BioNano Closes Big Funding Round on Back of Key Irys Sales

November 21, 2014

By Bio-IT World Staff

November 21, 2014 | BioNano Genomics, a company headquartered in San Diego whose Irys instrument maps large structural variation in DNA samples, has announced a $53 million Series C financing round, to be invested in international expansion. At Xconomy, Bruce Bigelow reports that the new funding follows a string of overseas sales to major global centers of genomic research, including the Chinese Academy of Sciences in Beijing, the Garvan Institute in Sydney, Australia, and the Wellcome Trust Sanger Institute in London.

The Irys system is a complimentary technology to high-throughput gene sequencers, like the Illumina HiSeq 2500 and HiSeq X instruments. While sequencers can read DNA to single-base resolution, users normally have to map very short fragments of DNA to a pre-assembled "reference genome" to put the sequence in order. When a sample is very different from the reference genome, because of large deletions, duplications, or transpositions of DNA, these differences can be papered over during the mapping process. The Irys, by contrast, labels key sequences in the genome with fluorescent tags, letting users know where those sequences occur in a given sample. Combining the two technologies can yield both a single-base sequence, and a map of large structural variation.

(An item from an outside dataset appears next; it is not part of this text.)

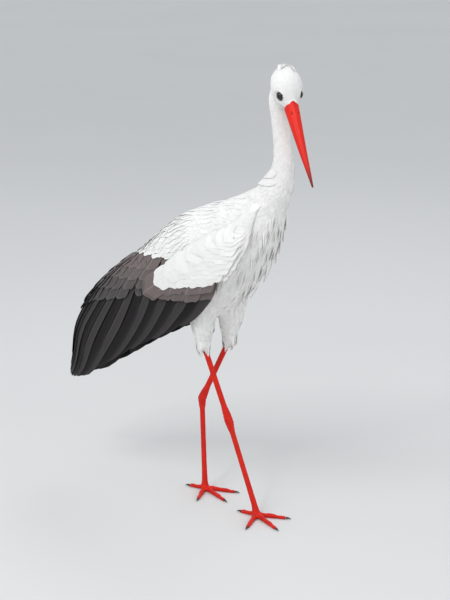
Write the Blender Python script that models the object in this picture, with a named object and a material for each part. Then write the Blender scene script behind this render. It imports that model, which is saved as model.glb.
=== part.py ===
"""White stork, a still, life-size model: it stands in mid-stride with its neck up and its bill down.

Own frame: the bird heads along +X, its left side is +Y, +Z is up, and its soles stand on Z = 0. At the
end the whole bird is slid along the floor so that the middle of its outline in plan is the origin.
"""

from math import cos, pi, radians, sin, sqrt

import bmesh
import bpy
import numpy as np
from mathutils import Matrix, Vector

MM = 0.001
GAP = 0.0004                     # clear space between neighbouring solids
SIDES = {"left": 1.0, "right": -1.0}

# ---- spine: the feathered outline of neck and trunk, from the skull to the rump ------------------
# One row per station, in millimetres: x, y, z of the centre, then half width, half depth towards the back,
# half depth towards the breast.
SPINE = [
    (173, -7, 985, 18, 17, 17),
    (165, -4, 947, 22.5, 22, 23),
    (167, 0, 900, 21.5, 22, 22),
    (173, 0, 852, 22, 22.5, 22.5),
    (176, 0, 806, 26, 26.5, 26),
    (167, 0, 764, 34, 36, 34),
    (147, 0, 726, 45, 50, 44),
    (112, 0, 680, 63, 73, 70),
    (68, 0, 637, 81, 93, 96),
    (15, 0, 593, 93, 110, 115),
    (-51, 0, 543, 97, 112, 119),
    (-121, 0, 494, 88, 101, 98),
    (-188, 0, 443, 62, 66, 58),
    (-232, 0, 407, 38, 30, 24),
]
NECK_TOP = 1.45                  # stations at which the whole is parted
NECK_BASE = 5.6
RUMP = 12.75
SHOULDERS = 6                    # station of SPINE at which the table of the wing bed starts
NECK_TURN_END = 3.0              # station down to which the neck turns with the head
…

One major user of BioNano's instruments is the Genome Reference Consortium (GRC), which maintains the human reference genome. (For more on the GRC's use of multiple technologies to improve the reference, see, "The Hunt for a New Human Reference Genome.") Members of the GRC at Washington University in St. Louis are now trying to use the Irys to improve the ways structural variation is incorporated into the reference assembly, potentially making it easier for all geneticists to deal with highly divergent regions of the human genome.

BioNano also hopes its instruments could be used to study certain genetic diseases. So far, however, the Irys has mainly been adopted by specialist institutes with a particular need for near-perfect genome assemblies. BioNano's latest funding round could help the company reach a wider variety of customers, as the company seeks to convince labs that resolving structural variation is essential to getting an accurate picture of the genome.